Why is it that the Fourier transform of $$e^{2\pi ikx}$$ is equal to $$\delta(k)$$ ? The delta function is supposed to be zero except at one point. But the integral doesn't converge for $$k \ne 0$$. Yet I see a lot of books on QFT use this identity.

 

[matt grime]

delta isn't a function (what is it at the point where it is not zero?)

It is the delta 'function' because it behaves as the delta function.

 

[HallsofIvy]

Suppose you were to ask for the Fourier Series for f(x)= cos(x)?

Since the Fourier Series is, by definition, a sum of sines and cosines that add to f(x).
Since f(x)= cos(x), its Fourier series coefficients are just a₁= 1, all other coefficients are 0. The delta "function" (it's really a "distribution" or "generalized function") is the functional version of that.

 

[jasonc65]

Suppose you were to ask for the Fourier Series for f(x)= cos(x)?

Since the Fourier Series is, by definition, a sum of sines and cosines that add to f(x).
Since f(x)= cos(x), its Fourier series coefficients are just a₁= 1, all other coefficients are 0. The delta "function" (it's really a "distribution" or "generalized function") is the functional version of that.

Very interesting.
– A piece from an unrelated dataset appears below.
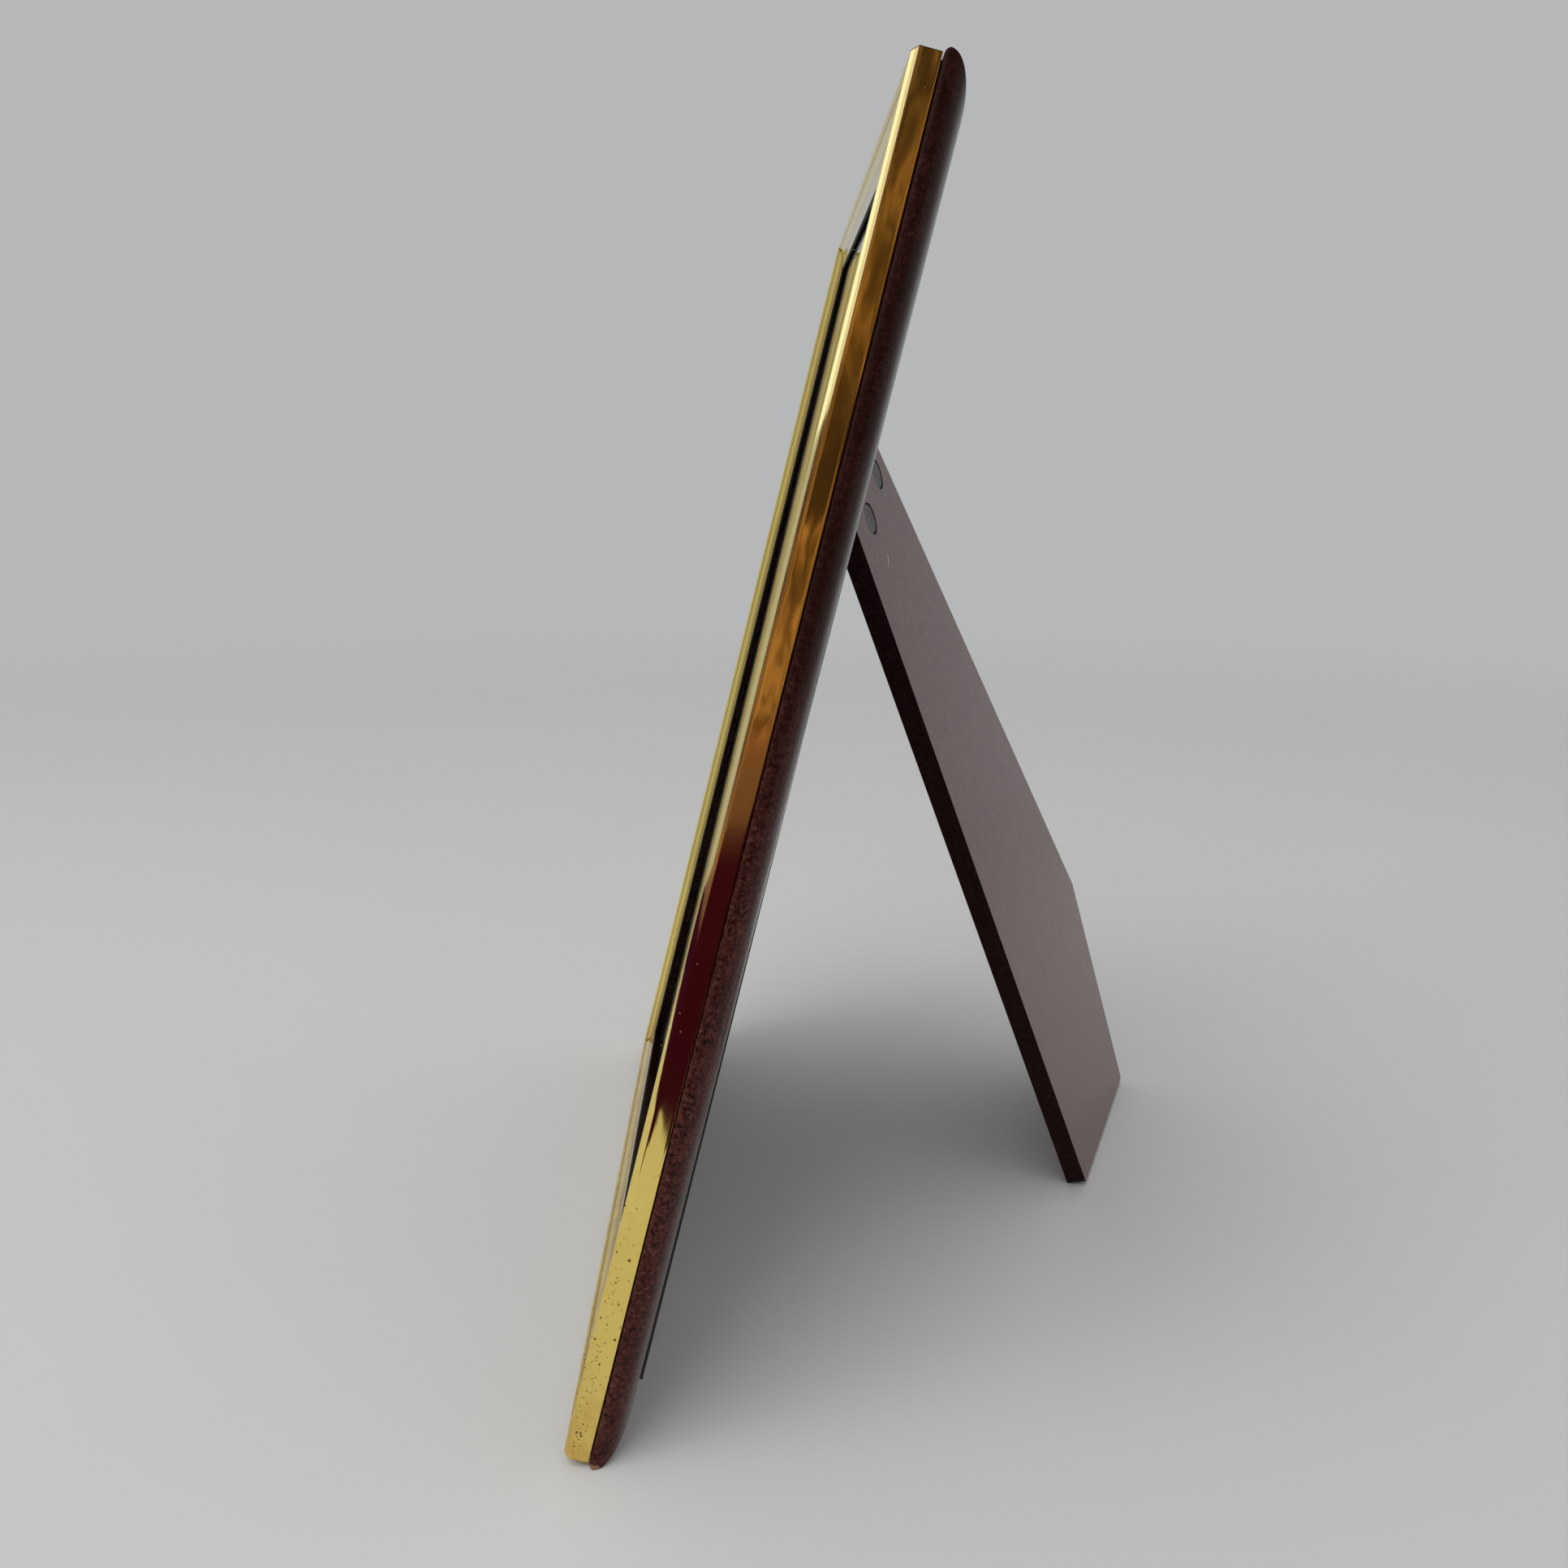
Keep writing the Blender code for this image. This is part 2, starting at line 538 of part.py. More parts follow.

The integral $$\int^\infty_{-\infty}e^{2\pi ikx} dx$$ does in some ways behave like a delta function. And the delta function is an ideal function. However it's own Fourier transform is an exponential, which is a real funtion. The Fourier transform as an operator on Hilbert space is unitary, and squares to -1. Neither the delta function nor the exponential function are in Hilbert space, the latter because it doesn't satisfy boundary conditions, and the former because it isn't even a funtion. The idea is very informal and lacks rigour. I have never seen it given a rigorous basis.

 

[HallsofIvy]

Then get a book on "distributions" or "generalized functions" everything is done with complete rigor.

 

[jasonc65]

Thanks for the suggestion. :)